When no one believes her insistence that it wasn't suicide, Seo-jin begins investigating the truth herself. But as her vision continues to fade, she becomes the killer's next target. Detective Do-hyeok becomes Seo-jin's eyes as they unravel the mystery together. But the deeper they dig, the more the truth draws them into a web of confusion.

==Cast==
- Shin Min-a as Seo-jin / Seo-in
- Kim Nam-hee as Do-hyeok
- Lee Seung-ryong as Hyeon-min
- Kim Young-ah as Mi-gyeong
- Kim Jun-bae as Gwang-cheol
- Son Bo-seung as Dae-ho

==Release==
In October 2025, K-Movie Entertainment acquired the international sales rights to The Eyes and launched the film at the American Film Market (AFM).

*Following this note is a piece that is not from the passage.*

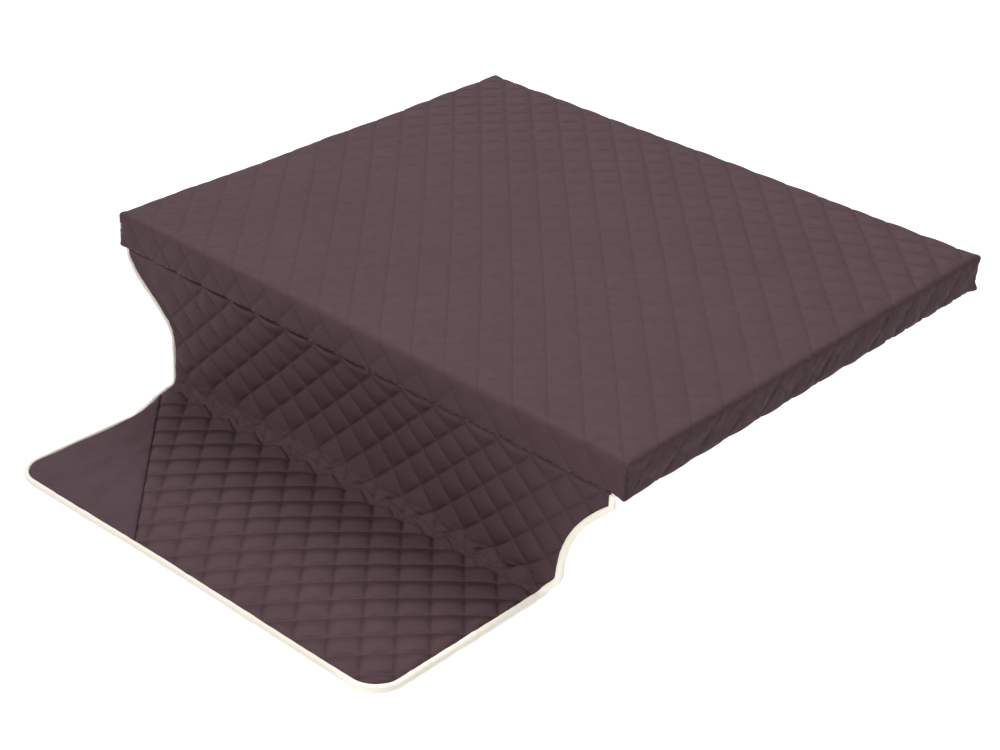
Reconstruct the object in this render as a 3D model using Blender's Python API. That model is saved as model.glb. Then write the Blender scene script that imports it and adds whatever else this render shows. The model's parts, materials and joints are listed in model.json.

The Eyes was released theatrically in South Korea on June 24, 2026 by By4M Studio. It was released internationally in the Philippines on 25 June, Singapore on 2 July, Mongolia on 3 July, and North America on 10 July, with additional releases planned in Indonesia, Malaysia, Vietnam, Russia, and Japan.

The film was selected for the Panorama section of the competition at the 59th Sitges Film Festival.

==Reception==
===Critical response===
Lee Min-ji of Yonhap News gave the film a mixed review, praising its use of visual techniques to portray the protagonist's deteriorating eyesight and Shin Min-a's performance, while noting that its classical suspense influences and theatrical style may feel unnatural to some viewers.

===Box office===
The Eyes topped the South Korean box office for three consecutive weeks following its release. According to the Korean Film Council's integrated computer network, the film attracted 257,814 viewers during its third weekend, bringing its cumulative attendance to 1.27 million.